In 2024 we’re comparatively secure and healthy, the Ukraine and Gaza are far away and few are starving. However we DO have to face something that was unthinkable in 1917. A totally immersive and highly sophisticated program of misinformation/disinformation/propaganda which in the context of a shallow-thinking, i-phone obsessed electorate is probably a worse threat than war itself as it enables highly effective brainwashing and indoctrination of its demographic target.
Be afraid. Be very afraid.
T.G. Hedberg
WOODROW WILSON OR DONALD TRUMP?
METTA SPENCER: I was really surprised couple of years ago when in a conversation you said that that period was worse than the Trump period. That was before the January 6th insurrection, which I think maybe puts the Trump hysteria a little bit ahead.
ADAM HOCHSCHILD: No, I think I would still award the prize for hysteria and violence to the 1917 to ’21 period.

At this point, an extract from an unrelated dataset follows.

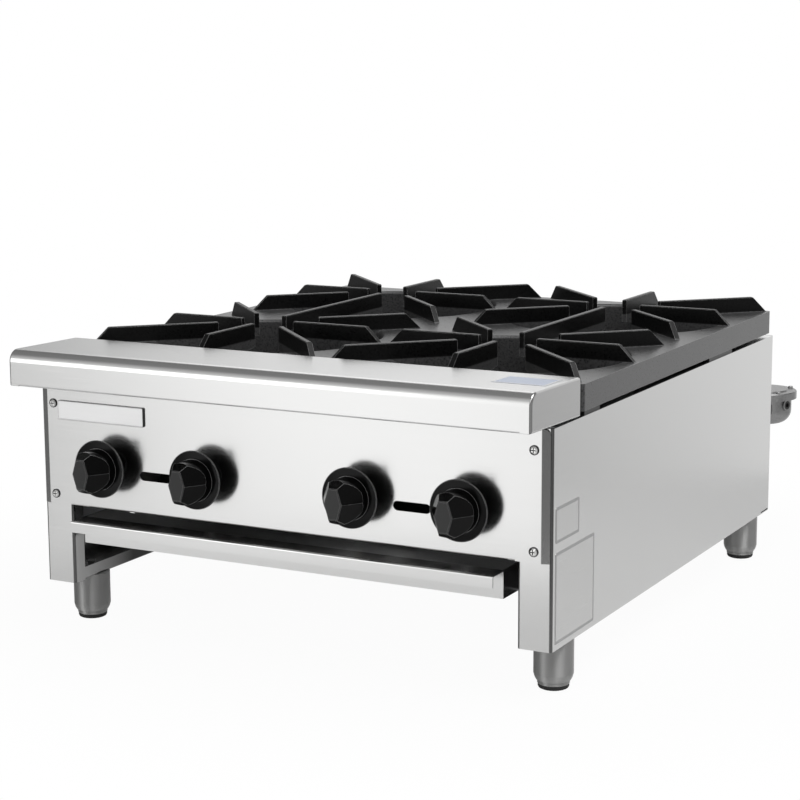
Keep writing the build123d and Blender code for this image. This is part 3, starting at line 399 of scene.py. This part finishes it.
def cast(name, color, roughness, metallic=0.0):
    """Casting with a sandy skin."""
    material, tree, surface = new_material(name, color, metallic, roughness)
    sand = add_noise(tree, 500, 4.0)
    vary_roughness(tree, sand, surface, roughness - 0.06, roughness + 0.08)
    tint(tree, sand, surface, color, 0.7, 1.4)
    add_bump(tree, sand, surface, 0.5, 0.00012)
    return material


def machined(name, color, roughness, metallic=1.0):
    """Turned or drawn metal with faint rings and cloudy wear."""
    material, tree, surface = new_material(name, color, metallic, roughness)
    cloud = add_noise(tree, 220, 3.0, (1, 1, 0.12))
    vary_roughness(tree, cloud, surface, roughness - 0.06, roughness + 0.08)
    tint(tree, cloud, surface, color, 0.88, 1.08)
    add_bump(tree, cloud, surface, 0.08, 0.0001)
    return material


def moulded(name, color, roughness):
    """Moulded plastic or rubber with a fine skin."""
    material, tree, surface = new_material(name, color, 0.0, roughness)
    skin = add_noise(tree, 1500, 2.0)
    vary_roughness(tree, skin, surface, roughness - 0.04, roughness + 0.06)
    add_bump(tree, skin, surface, 0.1, 0.00005)
    return material


# Painted highlight: a pale colour along the convex edges of the knobs and the cast top
PAINTED_EDGE_HIGHLIGHT = grey(0.3)
KNOB_BLACK = (0.0025, 0.0025, 0.0025)
# Painted reflection: the knob's front facet is coloured lighter than its black
KNOB_FACET_PAINTED_REFLECTION = grey(0.045)
# Where the knob's front facet starts, before the body's front; from there its colour is lightened
# as a painted reflection
KNOB_FACET_DEPTHS = (0.0558, 0.0566)


def knob_finish(name):
    """Glossy black knob: painted highlights along its thin edges and a painted reflection that
    lightens its front facet.
    """
    material = moulded(name, KNOB_BLACK, 0.14)
    tree = material.node_tree
    surface = tree.nodes["Principled BSDF"]
    facet = along_depth(tree, *[BODY_FRONT - depth for depth in KNOB_FACET_DEPTHS])
    edge = edge_highlight_mask(tree, 0.0009)
    paint = add_mix(tree, facet, (*KNOB_BLACK, 1), KNOB_FACET_PAINTED_REFLECTION)
    tree.links.new(add_mix(tree, edge, paint, PAINTED_EDGE_HIGHLIGHT), surface.inputs["Base Color"])
    shine = add_mix(tree, edge, 0.14, 0.9, data_type="FLOAT")
    tree.links.new(shine, surface.inputs["Specular IOR Level"])
    return material


# Painted shade: the dark colour of the screw head's rim and slots, nearest the panel
SCREW_PAINTED_SHADE = grey(0.05)
# Where the screw's bright crown starts, before the control panel's front
SCREW_CROWN_DEPTHS = (0.00115, 0.0019)


def screw_finish(name):
    """Bright domed head, with painted shade darkening its rim and its slots."""
    material = machined(name, (0.8, 0.8, 0.79), 0.24)
    tree = material.node_tree
    color = tree.nodes["Principled BSDF"].inputs["Base Color"]
    crown = along_depth(tree, *[PANEL_FRONT - depth for depth in SCREW_CROWN_DEPTHS])
    tree.links.new(add_mix(tree, crown, SCREW_PAINTED_SHADE, color.links[0].from_socket), color)
    return material


# Painted light: the iron below the fins' feet is coloured lighter, standing in for the light it
# catches; the fins keep the iron's black
PLATE_PAINTED_LIGHT = (0.07, 0.07, 0.071, 1)
FIN_PAINT = grey(0.0045)
# Height over which the plate's paint turns into the fins'
PAINT_BORDER = 0.0015


def enamelled_iron(name):
    """Black cast top: plate, side band and wells coloured lighter than the blacker fins as painted
    light, and painted highlights on the edges.
    """
    material, tree, surface = new_material(name, (0.01, 0.01, 0.01), 0.0, 0.34)
    sand = add_noise(tree, 520, 4.0)
    vary_roughness(tree, sand, surface, 0.24, 0.42)
    add_bump(tree, sand, surface, 0.6, 0.00014)
    place = tree.nodes.new("ShaderNodeTexCoord").outputs["Object"]
    upper = add_fade(tree, add_split(tree, place)["Z"], PLATE_TOP, PLATE_TOP + PAINT_BORDER)
    facing = add_node(tree, "ShaderNodeLayerWeight", {"Blend": 0.5}).outputs["Facing"]
    plate_shine = add_fade(tree, facing, 0.3, 0.8, 0.5, 1.0)
    shine = add_mix(tree, upper, plate_shine, 0.2, data_type="FLOAT")
    tree.links.new(shine, surface.inputs["Specular IOR Level"])
    paint = add_mix(tree, upper, PLATE_PAINTED_LIGHT, FIN_PAINT)
    edged = add_mix(tree, edge_highlight_mask(tree, 0.0007), paint, PAINTED_EDGE_HIGHLIGHT)
    tree.links.new(edged, surface.inputs["Base Color"])
    darken(material, add_fade(tree, sand, 0.55, 0.4), 0.55)
    return material


LOOKS = {
    "sheet_x": brushed("brushed_across", "X"),
    "cap_sheet": brushed("brushed_cap", "X"),
    "sheet_y": brushed("brushed_lengthwise", "Y"),
    "plated": brushed("plated_sheet", "X", (0.6, 0.61, 0.62), 0.45),
    "iron": enamelled_iron("black_cast_iron"),
    "burner_iron": cast("grey_cast_iron", (0.05, 0.048, 0.045), 0.6),
    "alloy": cast("cast_alloy", (0.3, 0.3, 0.3), 0.36, 0.9),
    "pipe": machined("black_pipe", (0.04, 0.038, 0.036), 0.5, 0.4),
    "brass": machined("machined_brass", (0.72, 0.52, 0.24), 0.3),
    "bright": brushed("turned_steel", "Z", (0.56, 0.56, 0.555), 0.55, 1.0, True),
    "zinc": machined("zinc_fastener", (0.5, 0.5, 0.5), 0.3),
    "screw": screw_finish("screw_steel"),
    "dark_sheet": brushed("dark_strip", "Y", (0.08, 0.08, 0.08), 0.4),
    "tube": machined("soft_tube", (0.75, 0.75, 0.76), 0.35),
    "knob": knob_finish("knob_black"),
    "rubber": moulded("pad_rubber", (0.016, 0.016, 0.016), 0.65),
    "plug": moulded("plug_plastic", (0.02, 0.02, 0.02), 0.4),
}
# Depth from the front at which the side sheets' inner faces are wholly painted dark as shade
INSIDE_DEPTH = 0.11
# Painted dark reflection on the bends of the side sheets and the cap
painted_dark_bends(LOOKS["sheet_y"], 0.2)
painted_inside_shade(LOOKS["sheet_y"], BODY_FRONT, BODY_FRONT + INSIDE_DEPTH, 0.1)
painted_dark_bends(LOOKS["cap_sheet"], 0.55)
# Painted shade on the cap's ends
painted_shade_ends(LOOKS["cap_sheet"], 0.78)

NODE_LOOKS = {
    "left_side_panel": "sheet_y",
    "right_side_panel": "sheet_y",
    "rear_panel": "plated",
    "front_cap": "cap_sheet",
    "control_panel": "sheet_x",
    "drip_tray": "sheet_x",
    "top_grate": "iron",
    "grate_rests": "dark_sheet",
    "regulator_body": "alloy",
    "regulator_cover": "alloy",
    "regulator_plug": "plug",
    "pilot_tubes": "tube",
}
PREFIX_LOOKS = (
    ("knob_", "knob"),
    ("burner_head_", "burner_iron"),
    ("burner_rail_", "plated"),
    ("burner_", "burner_iron"),
    ("gas_valve_", "brass"),
    ("valve_stem_", "brass"),
    ("orifice_", "brass"),
    ("pilot_", "brass"),
    ("manifold_pipe", "pipe"),
    ("supply_", "pipe"),
    ("leg_shell_", "bright"),
    ("foot_insert_", "bright"),
    ("rubber_pad_", "rubber"),
    ("panel_screws", "screw"),
    ("regulator_screws", "zinc"),
    ("leg_bolts", "zinc"),
)


def look_of(node):
    """Name of the look that a CAD node gets."""
    if node in NODE_LOOKS:
        return NODE_LOOKS[node]
    for prefix, look in PREFIX_LOOKS:
        if node.startswith(prefix):
            return look
    return "plated"


for node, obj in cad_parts.items():
    for place in obj.material_slots:
        place.material = LOOKS[look_of(node)]


# Bare plate on the control panel and blank films on the side and the cap
CORNER_STEPS = 5
# A narrowed outline keeps at least this share of its corner
LEAST_CORNER = 0.3


def rounded_outline(half_u, half_v, corner):
    """Points round a rectangle with rounded corners."""
    points = []
    for quarter, (su, sv) in enumerate(((1, 1), (-1, 1), (-1, -1), (1, -1))):
        for step in range(CORNER_STEPS + 1):
            turn = radians(90 * (quarter + step / CORNER_STEPS))
            points.append((
                su * (half_u - corner) + corner * cos(turn),
                sv * (half_v - corner) + corner * sin(turn),
            ))
    return points


def layered_plate(name, origin, u, v, size, levels, corner, materials):
    """Thin plate: rings of (inset, height, material number), closed by a face at the last."""
    out = Vector(u).cross(Vector(v))
    rings = []
    for inset, height, _ in levels:
        rounding = max(corner - inset, corner * LEAST_CORNER)
        outline = rounded_outline(size[0] / 2 - inset, size[1] / 2 - inset, rounding)
        rings.append([
            Vector(origin) + a * Vector(u) + b * Vector(v) + height * out
            for a, b in outline
        ])
    count = len(rings[0])
    faces = []
    paints = []
    for ring, (_, _, paint) in enumerate(levels[1:]):
        low = ring * count
        high = low + count
        for i in range(count):
            j = (i + 1) % count
            faces.append((low + i, low + j, high + j, high + i))
            paints.append(paint)
    last = (len(rings) - 1) * count
    faces.append(tuple(range(last, last + count)))
    paints.append(levels[-1][2])
    mesh = bpy.data.meshes.new(name)
    mesh.from_pydata([point for ring in rings for point in ring], [], faces)
    for material in materials:
        mesh.materials.append(material)
    for face, paint in zip(mesh.polygons, paints):
        face.material_index = paint
    mesh.update()
    return collection_add(bpy.data.objects.new(name, mesh))


def film_levels(line_out, line_in):
    """Flat film with a thin darker line between two insets from its edge."""
    height = FILM_THICKNESS
    return ((0, 0, 0), (0, height, 0), (line_out, height, 1), (line_in, height, 0))


BADGE = brushed("badge_plate", "X", (0.74, 0.74, 0.74), 0.35)
BADGE_EDGE = moulded("badge_edge", (0.03, 0.03, 0.03), 0.4)
FILM = brushed("silver_film", "Y", (0.64, 0.64, 0.635), 0.24)
FILM_LINE = brushed("film_line", "Y", (0.4, 0.4, 0.4), 0.3)
PALE_FILM = moulded("pale_film", (0.42, 0.47, 0.58), 0.35)

# Badge's middle across and above the body's foot, its size, and the steps of its edge
BADGE_ACROSS = -0.22345
BADGE_UP = 0.1955
BADGE_SIZE = (0.1121, 0.021)
BADGE_CORNER = 0.0015
BADGE_LEVELS = (
    (0, 0, 1),
    (0, 0.0022, 1),
    (0.0004, 0.0026, 1),
    (0.0009, 0.0026, 0),
    (0.0012, 0.0023, 0),
)

FILM_THICKNESS = 0.0002
FILM_CORNER = 0.002
# Each side film: name, front and rear edges from the body's front, lower and upper edges
SIDE_FILMS = (
    ("upper_film", 0.0075, 0.066, 0.108, 0.144),
    ("lower_film", 0.0075, 0.106, 0.006, 0.0985),
)

# Cap film's middle on the cap's sloping top, its size, and the slope
CAP_FILM_ACROSS = 0.269
CAP_FILM_BACK = 0.017
CAP_FILM_UP = 0.26502
CAP_FILM_SIZE = (0.058, 0.043)
CAP_FALL = radians(1.155)

badge = layered_plate(
    "badge_plate",
    (BADGE_ACROSS, PANEL_FRONT, BODY_BOTTOM + BADGE_UP),
    (1, 0, 0),
    (0, 0, 1),
    BADGE_SIZE,
    BADGE_LEVELS,
    BADGE_CORNER,
    (BADGE, BADGE_EDGE),
)
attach(badge, "hot_plate")

for name, near, far, low, high in SIDE_FILMS:
    film = layered_plate(
        name,
        (BODY_RIGHT, BODY_FRONT + (near + far) / 2, BODY_BOTTOM + (low + high) / 2),
        (0, 1, 0),
        (0, 0, 1),
        (far - near, high - low),
        film_levels(0.003, 0.0034),
        FILM_CORNER,
        (FILM, FILM_LINE),
    )
    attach(film, "hot_plate")

sticker = layered_plate(
    "cap_film",
    (CAP_FILM_ACROSS, BODY_FRONT + CAP_FILM_BACK, BODY_BOTTOM + CAP_FILM_UP),
    (1, 0, 0),
    (0, cos(CAP_FALL), -sin(CAP_FALL)),
    CAP_FILM_SIZE,
    film_levels(0.0025, 0.0029),
    FILM_CORNER,
    (PALE_FILM, FILM),
)
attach(sticker, "hot_plate")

SPENCER: Really. Give us some examples. You have an abundance of horror stories.
HOCHSCHILD: Well, here’s what happened. First, the US entering the war, then the Russian Revolution, set off this period of hysteria in the United States. It was reflected in several ways that have been unparalleled by anything since then, including even the nasty stuff that happened under Trump. For one thing, there was something Trump would have liked to do, but wasn’t able: to shut up dissenting media. Trump was always railing against the media, “the press is the enemy of the people.” But Woodrow Wilson, who was president of the United States in this period, did one better; he shut them down. The US had severe press censorship for four years and forced some 75 newspapers and magazines to cease publishing. This was before radio, before TV, before the internet, so print was the way you reached people.
This happened under the Espionage Act, which was passed soon after the US entered the war. It gave the postmaster general the power to declare a publication un-mailable.
EXPLAIN THE TRUMP ERA
It would be hard to attribute Donald Trump’s popularity to war. The Afghanistan war was already boring old news when he was elected. The economy was good too. It should have been a harmonious period of American history, apart from the looming climate threat, which Americans were already ignoring and continued to ignore while he was president. So how to explain it?
Whatever the explanation may be, it must be something world-wide. Trump is not the only demagogue of his day. Maybe backlash against sophisticated contemporary culture? Not sure.